Even though Cox understood the creative decision to kill off his character unexpectedly before the show ended, he was hurt by the unceremonious nature of his character’s passing. The actor wasn’t even in Logan’s death scene. “I think the last [scene I shot] was the one moving towards the plane, for what’s the beginning of episode 3,” he revealed.

Keeping Logan off-screen might have made sense dramatically, but it didn’t feel right to Cox emotionally. As a veteran Shakespearean actor playing a tragic character, he would have preferred some potent final words like Macbeth or King Lear. “I was fine with it ultimately, but I did feel a little bit rejected,” the thespian admitted to Variety ahead of the series finale. “You know, I felt a little bit, oh, all the work I’ve done and finally I’m going to, you know, end up as an ear on a carpet of a plane.”

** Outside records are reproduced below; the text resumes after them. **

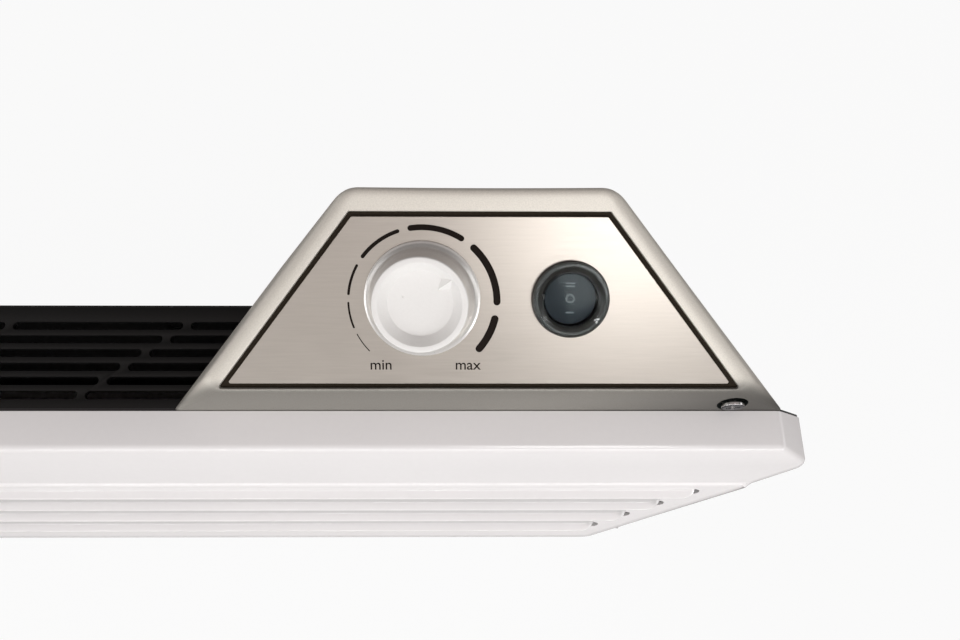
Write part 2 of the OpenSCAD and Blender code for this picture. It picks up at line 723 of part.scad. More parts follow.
module thermostat_body() color([0.62, 0.62, 0.6]) at_knob() difference() {
    union() {
        translate([-thermostat_w / 2, -thermostat_l / 2, -face_wall - thermostat_d])
            cube([thermostat_w, thermostat_l, thermostat_d]);
        translate([0, 0, -face_wall - 1]) cylinder(h = face_wall + 1 + bush_h, r = bush_r);
        for (s = [-1, 1]) translate([s * 8 - 2.4, -thermostat_l / 2 - 0.5, -face_wall - thermostat_d + 8])
            cube([4.8, thermostat_l + 7, 0.8]);
    }
    translate([0, 0, -face_wall - thermostat_d + 3.8]) cylinder(h = 40, r = bush_bore_r);
}

module thermostat_nut() color([0.8, 0.79, 0.76]) at_knob() translate([0, 0, plate_top]) difference() {
    cylinder(h = nut_t, r = bush_r + 2.9, $fn = 6);
    translate([0, 0, -1]) cylinder(h = nut_t + 2, r = bush_r + 0.02);
}

// A point of the module given on the face, in the heater's own frame
function face_point(u, v, n) = [
    module_x + u,
    edge_y + foot_y + skirt_run + v * cos(face_tilt) - n * sin(face_tilt),
    deck_z + skirt_h + v * sin(face_tilt) + n * cos(face_tilt)];

capillary_start = face_point(knob_u, control_v - thermostat_l / 2, -face_wall - thermostat_d + 5);

module capillary_tube() color([0.72, 0.42, 0.26]) bent_rod([
    capillary_start,
    [module_x + knob_u, edge_y + capillary_y, deck_z + 6.5],
    [module_x + knob_u, edge_y + capillary_y, deck_z - 60],
    [bulb_x, bulb_y, deck_z - 90],
    [bulb_x, bulb_y, bulb_z + bulb_l]], capillary_r);

module sensing_bulb() color([0.72, 0.42, 0.26]) translate([bulb_x, bulb_y, bulb_z]) cylinder(h = bulb_l, r = bulb_r);

module bulb_clip() color([0.7, 0.7, 0.7]) difference() {
    union() {
        translate([bulb_x, bulb_y, bulb_z + bulb_l / 2 - 5]) cylinder(h = 10, r = bulb_r + 1.2);
        box(bulb_x - 3, bulb_x + 3, bulb_y, back_y - sheet_t, bulb_z + bulb_l / 2 - 5, bulb_z + bulb_l / 2 + 5);
    }
    translate([bulb_x, bulb_y, 0]) cylinder(h = heater_h, r = bulb_r + 0.02);
}

// Switch

module switch_body() color([0.07, 0.07, 0.08]) at_switch() difference() {
    translate([0, 0, -switch_d]) cylinder(h = switch_d + plate_top, r = switch_r);
    translate([0, 0, -pin_depth - 3.4]) cylinder(h = switch_d, r = rocker_r + rocker_gap);
    rotate([0, 90, 0]) translate([pin_depth, 0, -switch_r - 1]) cylinder(h = 2 * switch_r + 2, r = pin_r + 0.01);
}

module switch_bezel() color([0.2, 0.22, 0.24]) at_switch() rotate_extrude() polygon([
    [rocker_r + rocker_gap, plate_top], [bezel_r, plate_top], [bezel_r, plate_top + bezel_h * 0.5],
    [bezel_r - 0.8, plate_top + bezel_h], [bezel_r - 2.2, plate_top + bezel_h],
    [rocker_r + rocker_gap, plate_top + bezel_h * 0.35]]);

module switch_cover() color([0.6, 0.7, 0.75, 0.4]) at_switch() {
    r0 = bezel_r - 0.8;
    z0 = plate_top + bezel_h;
    ball = (r0 * r0 + cover_crown * cover_crown) / (2 * cover_crown);
    arc = [for (k = [0:6]) let (x = r0 * k / 6) [x, z0 + 0.4 + sqrt(ball * ball - x * x) - ball + cover_crown]];
    rotate_extrude() polygon(concat(
        [for (p = arc) [p[0], p[1] + cover_t]],
        [[r0 + 0.4, z0 + 0.6], [r0 + 0.4, z0]],
        [[r0 - 1, z0]], [for (k = [5:-1:0]) arc[k]]));
}

module switch_rocker() color([0.16, 0.18, 0.2]) at_switch() difference() {
    union() {
        translate([0, 0, rocker_top - rocker_t]) cylinder(h = rocker_t, r = rocker_r);
        for (s = [-1, 1]) translate([s * 5 - 1, -2, -pin_depth - 2]) cube([2, 4, pin_depth + 1]);
    }
    rotate([0, 90, 0]) translate([pin_depth, 0, -10]) cylinder(h = 20, r = pin_bore_r);
}

module rocker_pin() color([0.8, 0.8, 0.78]) at_switch() rotate([0, 90, 0])
    translate([pin_depth, 0, -switch_r + 0.1]) cylinder(h = 2 * switch_r - 0.2, r = pin_r);

module switch_tabs() color([0.78, 0.72, 0.5]) at_switch() for (y = [-6, 0, 6])
    translate([-2.4, y - 0.4, -switch_d - 7]) cube([4.8, 0.8, 7]);

// Lock screw and module fixings

module lock_screw() color([0.85, 0.85, 0.83]) at_module()
    translate([lock_x, lock_floor_y - lock_head_t, lock_z]) rotate([90, 0, 0])
        screw(lock_head_r, lock_head_t, lock_shank_r, 12);

module lock_bracket() color([0.1, 0.1, 0.1]) at_module() difference() {
    y1 = lock_floor_y + cup_t + lug_gap;
    x0 = lock_x - lug_w / 2;
    x1 = lock_x + lug_w / 2;
    union() {
        box(x0, x1, rim_d + sheet_t, rim_d + sheet_t + lug_t, -22, -0.5);
        box(x0, x1, rim_d + sheet_t, y1 + lug_t, -0.5 - lug_t, -0.5);
        box(x0, x1, y1, y1 + lug_t, -0.5 - lug_t, lock_z + 5);
    }
    translate([lock_x, y1 + 5, lock_z]) rotate([90, 0, 0]) cylinder(h = 10, r = lock_shank_r + 0.02);
}

module shell_screws() color([0.2, 0.2, 0.2]) at_module() for (p = shell_boss)
    translate([p[0], p[1], base_t - 1.2]) cylinder(h = 7, r = screw_bore_r - 0.02);

module module_plug() color([0.12, 0.12, 0.12]) at_module() translate([plug_x, plug_y, 0]) difference() {
    union() {
        translate([0, 0, -plug_d]) linear_extrude(plug_d + base_t + 1) square([plug_w, plug_b], center = true);
        translate([0, 0, base_t]) linear_extrude(2.4) square([plug_w + 5, plug_b + 4], center = true);
    }
    for (x = [-8, 0, 8]) translate([x, 0, -plug_d - 1]) cylinder(h = plug_d, r = pin_hole_r);
}

pin_hole_r = 1.6;

module casing_socket() color([0.85, 0.84, 0.8]) at_module() translate([plug_x, plug_y, -grille_t]) difference() {
    depth = plug_d + 4;
    translate([0, 0, -depth]) linear_extrude(depth)
        square([plug_w + 2 * socket_wall, plug_b + 2 * socket_wall], center = true);
    translate([0, 0, 4 - depth]) linear_extrude(depth) square([plug_w + 1, plug_b + 1], center = true);
}

module socket_pins() color([0.8, 0.65, 0.35]) at_module() for (x = [-8, 0, 8])
    translate([plug_x + x, plug_y, -grille_t - plug_d]) cylinder(h = 14, r = pin_hole_r - 0.2);

module cord_gland() color([0.1, 0.1, 0.1]) at_module() translate([gland_x, gland_y, 0]) difference() {
    union() {
        translate([0, 0, -4]) cylinder(h = base_t + 9, r = gland_r);
        translate([0, 0, -2.5]) cylinder(h = 2.5, r = gland_flange_r);
    }
    translate([0, 0, -10]) cylinder(h = 30, r = gland_bore_r);
}

module gland_nut() color([0.12, 0.12, 0.12]) at_module() translate([gland_x, gland_y, base_t]) difference() {
    cylinder(h = 3, r = gland_flange_r + 0.1, $fn = 6);
    translate([0, 0, -1]) cylinder(h = 5, r = gland_r + 0.02);
}

// Heating parts

module heat_shield() color([0.75, 0.75, 0.76]) {
    box(fins_left - 24, fins_right + 24, shield_y, shield_y + shield_t, 40, shield_top);
    for (x = [fins_left, fins_right], z = [60, shield_top - 20])
        translate([x, back_y - sheet_t, z]) rotate([90, 0, 0]) cylinder(h = shield_gap, r = 4);
}

module element_fins() color([0.8, 0.8, 0.81]) translate([fins_left, element_y, element_z]) rotate([90, 0, 90])
    linear_extrude(fins_right - fins_left) difference() {
        union() {
            circle(r = rod_r + hub_t);
            for (k = [0:fin_count - 1]) rotate(k * 360 / fin_count)
                translate([rod_r + 1, -fin_t / 2]) square([fin_r - rod_r - 1, fin_t]);
        }
        circle(r = rod_r + 0.02);
    }

module element_rod() color([0.6, 0.58, 0.56])
    translate([fins_left - 30, element_y, element_z]) rotate([0, 90, 0])
        cylinder(h = fins_right - fins_left + 60, r = rod_r);

bracket_gap = 6;

module element_insulators() color([0.92, 0.9, 0.86]) for (side = [0, 1])
    translate([side ? fins_right + bracket_gap : fins_left - bracket_gap - insulator_l, element_y, element_z])
        rotate([0, 90, 0]) tube(insulator_r, rod_r + 0.02, insulator_l);

module element_brackets() color([0.72, 0.72, 0.73]) for (side = [0, 1]) {
    x = side ? fins_right + bracket_gap + insulator_l / 2 - 1 : fins_left - bracket_gap - insulator_l / 2 - 1;
    difference() {
        union() {
            box(x, x + 2, element_y - insulator_r - 3, shield_y, element_z - 14, element_z + 14);
            box(side ? x - 5 : x, side ? x + 2 : x + 7, shield_y - 1.5, shield_y, element_z - 14, element_z + 14);
        }
        translate([x - 10, element_y, element_z]) rotate([0, 90, 0]) cylinder(h = 20, r = insulator_r + 0.02);
    }
}

module element_terminals() color([0.8, 0.68, 0.4]) for (side = [0, 1])
    translate([side ? fins_right + 22 : fins_left - 28, element_y, element_z]) rotate([0, 90, 0]) difference() {
        cylinder(h = 6, r = rod_r + 2.5, $fn = 6);
        translate([0, 0, -1]) cylinder(h = 8, r = rod_r + 0.02);
    }

module overheat_cutout() color([0.88, 0.87, 0.82]) translate([cutout_x, shield_y, cutout_z]) rotate([90, 0, 0]) {
    cylinder(h = 7, r = 8);
    for (s = [-1, 1]) translate([s * 6 - 2, -3, 7]) cube([4, 0.8, 5]);
}

module earth_stud() color([0.8, 0.68, 0.4]) translate([earth_x, back_y - sheet_t, earth_z]) rotate([90, 0, 0]) {
    cylinder(h = 12, r = 2.5);
    translate([0, 0, 3]) cylinder(h = 3, r = 4.5, $fn = 6);
}

socket_foot = [module_x + plug_x, edge_y + plug_y, deck_z - grille_t - plug_d - 4];

module live_wire() color([0.45, 0.25, 0.12]) bent_rod([
    socket_foot + [8, 0, 0], socket_foot + [8, 0, -40],
    [fins_right + 60, element_y, element_z + 90],
    [fins_right + 60, element_y, element_z], [fins_right + 30, element_y, element_z]], wire_r);

module neutral_wire() color([0.15, 0.3, 0.6]) bent_rod([
    socket_foot + [-8, 0, 0], socket_foot + [-8, 0, -20],
    [cutout_x + 6, shield_y - 16, cutout_z + 60],
    [cutout_x + 6, shield_y - 12 - wire_r, cutout_z - 2.6]], wire_r);

module earth_wire() color([0.35, 0.6, 0.2]) bent_rod([
    socket_foot, socket_foot + [0, 0, -30],
    [earth_x, back_y - sheet_t - 12 - wire_r, earth_z + 16],
    [earth_x, back_y - sheet_t - 12 - wire_r, earth_z]], wire_r);

// Wall bracket

module wall_bracket() color([0.15, 0.15, 0.16]) {
    bw = bracket_w / 2;
    difference() {
        box(-bw, bw, wall_y - bracket_t, wall_y, bracket_low, bracket_high);
        box(-bw + bar_w, bw - bar_w, wall_y - bracket_t - 1, wall_y + 1, bracket_low + bar_w, bracket_high - bar_w);
        for (x = [-1, 1], z = [bracket_low + bar_w / 2, bracket_high - bar_w / 2])
            translate([x * wall_hole_dx / 2, wall_y + 1, z]) rotate([90, 0, 0]) cylinder(h = 5, r = wall_hole_r);
    }
    for (s = [-1, 1]) translate([s * hook_span / 2, 0, 0]) {
        box(-hook_w / 2, hook_w / 2, back_y - sheet_t - 0.4 - bracket_t, wall_y - bracket_t / 2, hook_z, hook_z + bracket_t);
        box(-hook_w / 2, hook_w / 2, back_y - sheet_t - 0.4 - bracket_t, back_y - sheet_t - 0.4,
            hook_z, hook_z + bracket_t + hook_tip);
        box(-hook_w / 2, hook_w / 2, back_y + buffer_t, wall_y - bracket_t / 2,
            bracket_low + bar_w / 2 - 6, bracket_low + bar_w / 2 + 6);
    }
}

buffer_t = 3;

module bracket_buffers() color([0.12, 0.12, 0.12]) for (s = [-1, 1])
    translate([s * hook_span / 2, back_y + buffer_t, bracket_low + bar_w / 2]) rotate([90, 0, 0])
        cylinder(h = buffer_t, r = 6);

front_panel();
rear_casing();
outlet_grille();
intake_grille();
panel_screws();
grille_screws();
module_shell();
module_base();
face_gasket();
face_plate();
knob_skirt();
knob_cap();
thermostat_spindle();
thermostat_body();
thermostat_nut();
capillary_tube();
sensing_bulb();
bulb_clip();
switch_body();
switch_bezel();
switch_cover();
switch_rocker();
rocker_pin();
switch_tabs();
lock_screw();
lock_bracket();
shell_screws();
module_plug();
casing_socket();
socket_pins();
cord_gland();
gland_nut();
heat_shield();
element_fins();
element_rod();
element_insulators();
element_brackets();
element_terminals();
overheat_cutout();
earth_stud();
live_wire();
neutral_wire();
earth_wire();
wall_bracket();
bracket_buffers();
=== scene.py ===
# %% [markdown]
# # A panel convector seen from above its control module
# The heater is a wide, shallow box of white sheet steel with a black grille on top. A wedge-shaped
# module is plugged into the grille's right end and carries the thermostat knob and a round switch.
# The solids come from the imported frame, already in place and in metres. This lesson gives them their
# finishes, and makes finer meshes for the pieces that the picture shows from close by.

import json
import math

import bmesh
import bpy
from mathutils import Matrix, Vector

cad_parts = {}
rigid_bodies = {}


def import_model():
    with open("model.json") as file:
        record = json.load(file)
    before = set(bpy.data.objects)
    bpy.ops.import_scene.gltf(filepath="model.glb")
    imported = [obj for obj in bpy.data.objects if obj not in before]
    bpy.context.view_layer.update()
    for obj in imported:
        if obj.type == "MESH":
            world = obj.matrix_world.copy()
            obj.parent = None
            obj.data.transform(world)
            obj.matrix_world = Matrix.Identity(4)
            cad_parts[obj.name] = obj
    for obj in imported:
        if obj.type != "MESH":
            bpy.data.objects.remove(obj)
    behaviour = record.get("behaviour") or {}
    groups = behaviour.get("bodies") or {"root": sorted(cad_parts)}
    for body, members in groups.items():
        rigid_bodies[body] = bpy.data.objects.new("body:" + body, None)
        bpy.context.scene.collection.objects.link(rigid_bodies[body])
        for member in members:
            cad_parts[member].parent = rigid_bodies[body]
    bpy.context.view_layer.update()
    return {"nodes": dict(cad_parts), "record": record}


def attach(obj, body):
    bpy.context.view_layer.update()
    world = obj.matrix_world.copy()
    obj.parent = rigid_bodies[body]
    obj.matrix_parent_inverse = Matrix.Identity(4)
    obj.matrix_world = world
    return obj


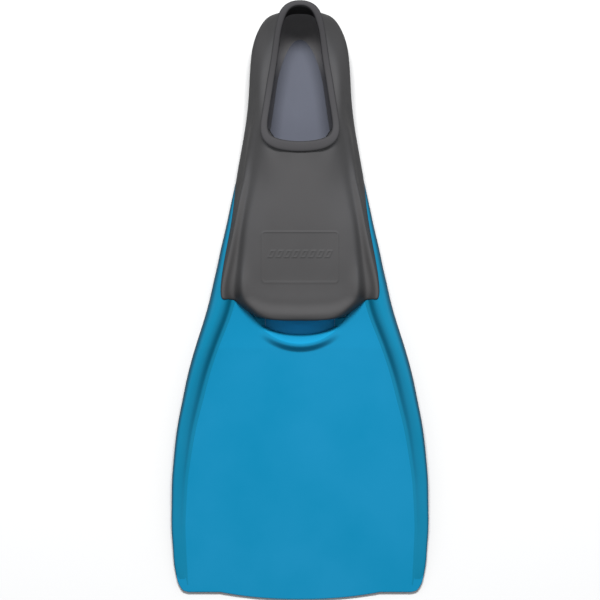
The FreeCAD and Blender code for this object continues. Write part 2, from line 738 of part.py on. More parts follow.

So why did the “Succession” creators decide not to give Logan a dramatic death scene? We all know the British theatre actor would have handled it with incredible experience and talent, so why were we deprived of a gut-wrenching final monologue from this self-proclaimed corporate pirate?

Armstrong and director Mark Mylod had three aims in keeping the media mogul’s demise off-screen: to subvert audience expectations, to mirror the reality of sudden death in the digital age, and to maintain the formidable presence of the character Cox had created through his years on the show.